8 replies to this topic

[Nyfer]

hey guys please help me in this

in the below code

#include<stdio.h>


void main()

{

float a=10.5;

float x=20.78;

printf("a=%d",a);

printf("x=%d",x);

getch();

}

am getting a=0 and garbage value for x. why is that can anyone please explain me
thanks

[Ancient Dragon]

use %f in the printf() format specifier, not %d, which is for integers.

[Nyfer]

ya i know that, but can you explain me why am getting a=0 and x=37833827 value??

[voral]

Because the variables of different types have different representation in memory, and can also vary in size.
This function does not convert the input parameters, and reads as an int.
Your code is not equivalent to "printf("x=%d",(int)x);"

[Flying Dutchman]

floating point data types store information differently than integer ones. Since, as far as I know, C can't tell of which type a variable is (in va_list, which is used in printf function), the function figures it out by looking at the format specifier.

[lespauled]

It may become clearer if you run this:

#include <iostream>

#include <stdio.h>


using namespace std;


int main()

{

    float a=10.5;

    float x=20.78;


    printf("Size of int....: %d\n", sizeof(int));

    printf("Size of double.: %d\n\n", sizeof(double));


    printf("a=%d\n",a);

    printf("a=%f\n",a);

    printf("x=%d\n",x);

    printf("x=%f\n",x);

    std:getchar();


    return 0;

}

[Nyfer]

sizeof int and float is same.
can you please explain me

[lespauled]

My bad, I put double.

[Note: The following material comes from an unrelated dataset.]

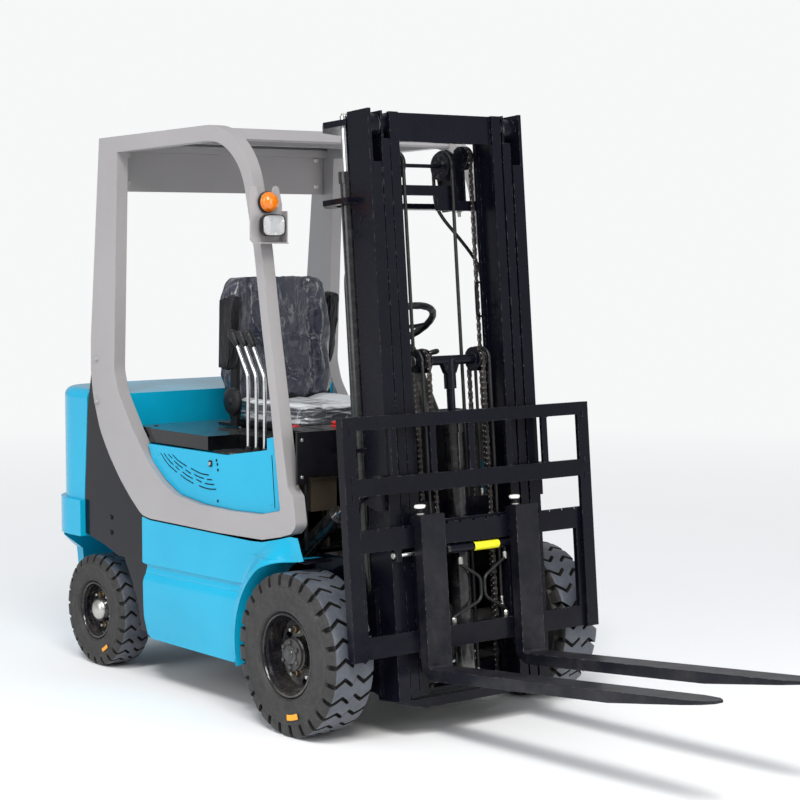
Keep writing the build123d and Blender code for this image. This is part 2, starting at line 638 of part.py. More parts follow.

The problem is not the size of the variable in memory, the problem is how printf handles variables. Since printf does not do any conversions on it's own, the results are based on what you send to it in the text. The results might possibly be different on different machines. In memory, the representation for a float looks nothing like the representation for a signed int.

[Nyfer]

ok thank you:)